Sunday, February 24, 2019
Greg Tate, Essays, and Book History
Greg Tate has to be one of our greatest essayists, right? He's unquestionably an wildly audacious and inventive writer. If there's any doubt, you could take a look at his books Flyboy in the Buttermilk (1992) and Flyboy 2 (2016), which collect many of his articles.
Overall, there has been relatively little scholarship on the essay as a form. Just recently, Cheryl A. Wall published On Freedom and the Will to Adorn: The Art of the African American Essay (2019). Hopefully, Wall's work will inspire further studies of a form of writing that is integral and pervasive yet nonetheless understudied on its own.
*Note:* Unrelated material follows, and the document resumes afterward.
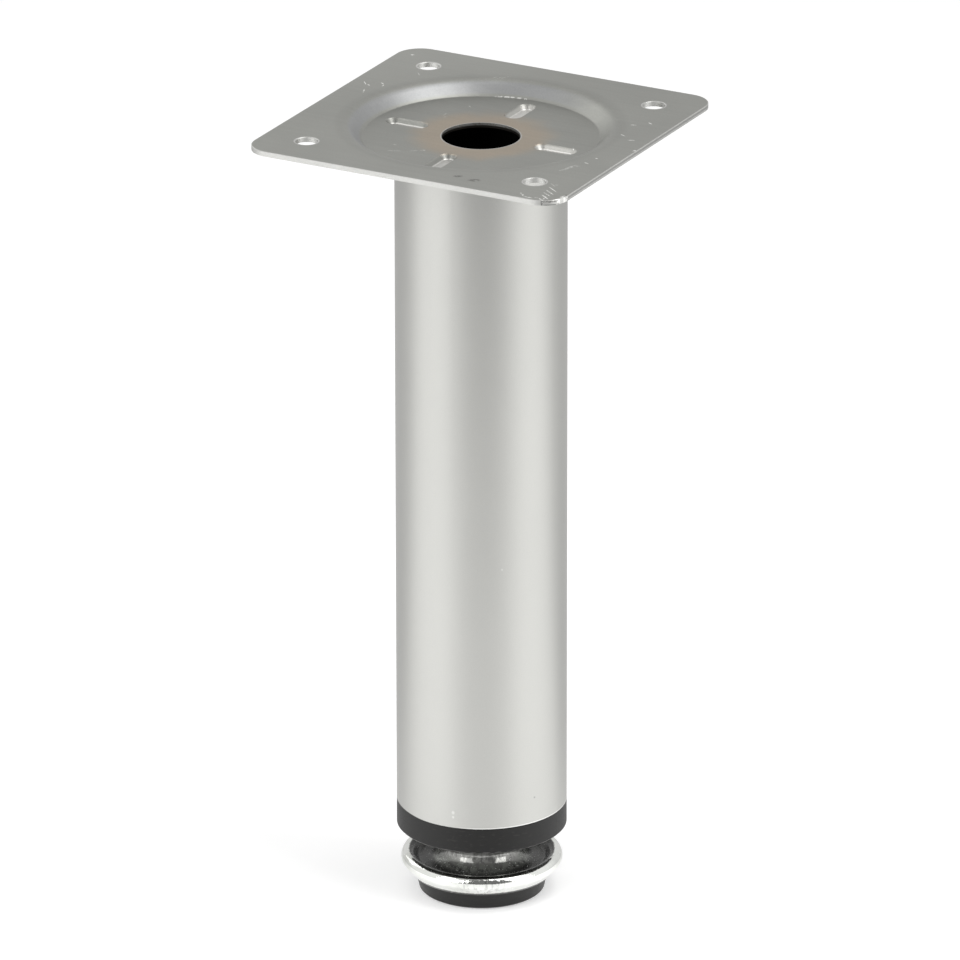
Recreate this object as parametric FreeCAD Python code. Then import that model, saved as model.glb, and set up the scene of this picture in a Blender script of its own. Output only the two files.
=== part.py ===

When and if we do advance studies of essays, Tate's work will likely become vital objects of inquiry. His turns of phrases, his energetic writing, his multiple allusions, his densely packed individual paragraphs. The very style of his works, well beyond simply the content or what his essays are about, signal a tremendous intellect and creator.
Tate attracted large followings when he was publishing in The Village Voice from 1987 - 2005. However, I suspect many new readers will discover his work as a whole through Flyboy and Flyboy 2. Books often serve as storage devices and galleries for works that initially appeared in newspapers and magazines.
Such is the case with Tate's essays. His books make the writings available to us in one place, perhaps giving us a clearer sense of the interconnectivity of his creative output. While he first earned widespread notice through the production of essays, issues pertaining to Book History might determine the extents to which new readers encounter his past writings.